If you fancy a Fiat 500 Electric with a sting in its tail, look no further than the Abarth 500e. It shares a lot in common with the Fiat, and although the 164 miles of range is less than the Fiat's official 199 miles (in the 42kWh version), it's much more fun to drive. It'll sprint to 62mph in seven seconds, but that's only half the story, because it also features a sound generator to give it the soundtrack of an old Abarth exhaust system. It also has three driving modes, including one that makes it feel like a little terrier. If that's not enough, check out some of the paint options, including the lurid Acid Green (pictured).
How big are the best city cars?
With city cars, every millimetre counts. No car here stretches beyond four metres long, and although width is less of an issue, manufacturers still try to keep them narrow for squeezing past parked cars. Some are particularly compact: the Citroen Ami measures just 2.8 metres long, so you can almost park it nose-in to the kerb.
Are city cars safe?
Euro NCAP is as strict with city cars as it is with all other types of vehicle.
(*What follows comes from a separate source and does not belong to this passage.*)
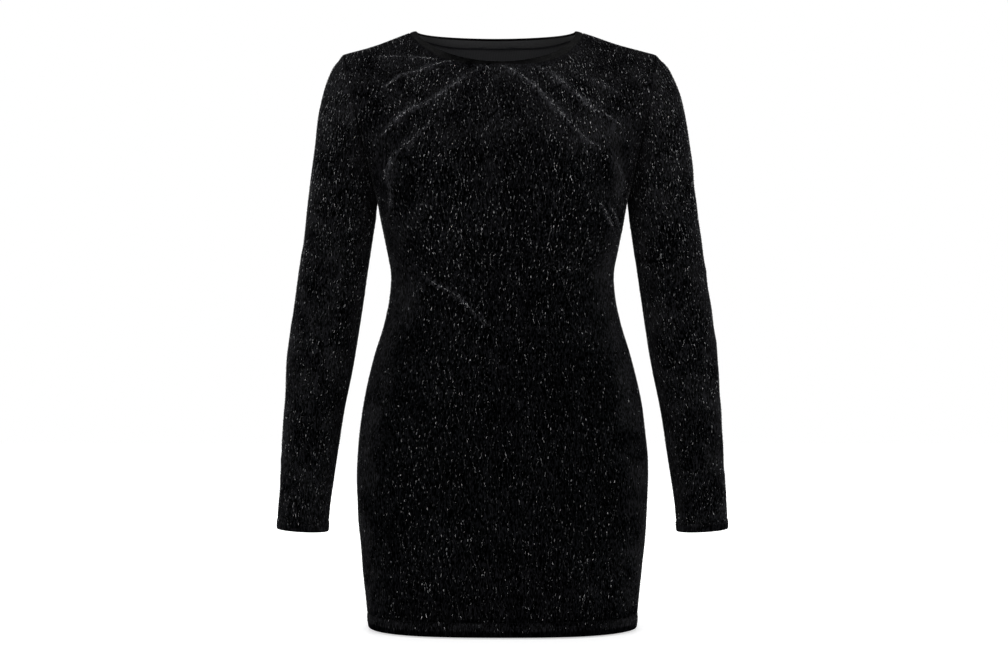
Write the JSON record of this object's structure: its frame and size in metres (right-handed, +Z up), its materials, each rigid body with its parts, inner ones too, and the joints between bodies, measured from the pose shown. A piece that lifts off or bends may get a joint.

This is why the Fiat Panda was castigated a few years ago, and awarded a zero-star crash-test score: if motors don’t measure up, they get called out. Luckily, other models are much safer, with the Honda e scoring four stars in 2020 and the Volkswagen Up earning three stars in 2019. Most city cars are now available with similar active safety technology to larger cars, which will prove particularly useful in busy cities.
Are city cars cheap to run?
City cars don’t generally have complex hybrid or plug-in hybrid systems, and although growing numbers are offering pure electric options, their high list prices can be prohibitive. Arguably, though, they don’t need exotic tech: city cars are small, light and cleverly-designed. It means their efficient engines generally sip fuel rather than guzzle it. You should have no trouble seeing 50mpg or more with a bit of forward-planning. And as such tiny motors also come with low insurance groups and competitive servicing costs, it all adds up to a car that should be very cheap to run.